Compellent Storage Center

By Dave Mitchell,
Rating:
Price as reviewed:£30000 exc. VAT
A new feature is Compellent's Fast Track, which recognises that the outside of a disk platter is faster than the inside and organises data accordingly. Thin provisioning is also on the menu as virtual volumes can be much larger than the amount of available physical storage. You can choose from MB, TB and PB for each virtual volume and DBA allocates blocks dynamically as the volume grows in size.
Compellent's replays are smarter than snapshots as they use a lot less space. DBA is used to determine where blocks were located when the replay was taken so they only increase in size when new data is written to a volume. Under normal circumstances replays will be placed on the third tier where storage costs are the lowest but you can have them on higher tiers if you wish and use data progression to migrate them down when they are unused.
As you'd expect with an enterprise storage solution, replication is a standard feature. A number of options are available as you can replicate between remote sites using either synchronous or asynchronous operations. Furthermore, it's up to you what you want to replicate as you can pick and choose from volumes and replays.
For testing we introduced the Storage Center to the lab's Gigabit network and 4Gbps FC SAN. For iSCSI testing we used quad-core Xeon 5400 Dell PowerEdge 1950 and 2900 servers running Windows Server 2003 R2 and Microsoft's iSCSI initiator. With one server logged onto a dedicated volume we saw the Iometer utility report a raw read throughput of 113MB/sec - near maximum for iSCSI over Gigabit.

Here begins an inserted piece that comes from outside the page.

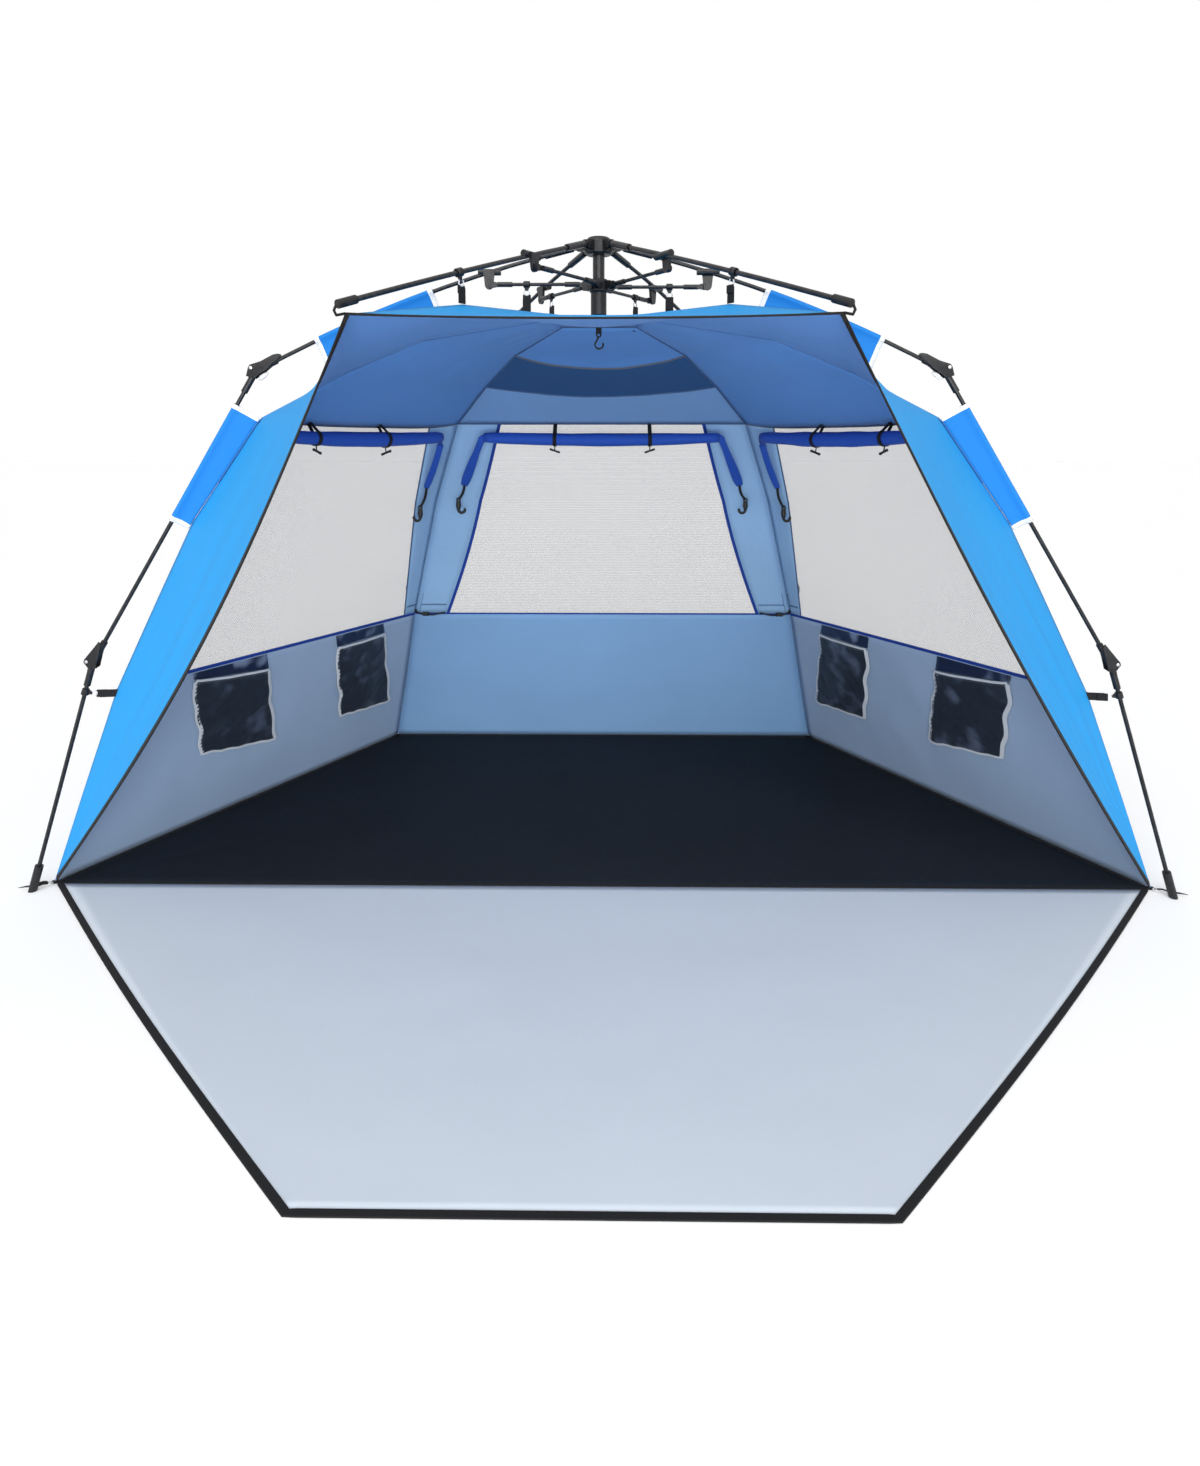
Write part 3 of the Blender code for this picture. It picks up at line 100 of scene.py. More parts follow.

With a second server logged onto the other iSCSI port we saw a cumulative throughput of 198MB/sec, showing some contention for disk resources was occurring. We tested FC performance using a Boston Supermicro dual 3GHz 5160 server equipped with an LSI Logic 4Gbps dual-port HBA. Using the same parameters as for the iSCSI test Iometer reported a good raw throughput of 350MB/sec for a single direct-attach connection.
Overall performance is good but Compellent will need to make the switch from FC to SAS drives for Tier 1 storage as they deliver equally good performance for a lot less cash and can be mixed with SATA drives in the same disk shelf. We also raised the subject of support for 2.5in SFF drives as they are more environmentally friendly and were advised this is currently on the cards as a future release.
The concept of hierarchical storage management has been around for a long time but Compellent's Storage Manager is one of few solutions currently available that is capable of managing and automating the data classification and migration processes effectively. We found it particularly easy to deploy with extremely good expansion potential and the DBA technology makes it quite unique.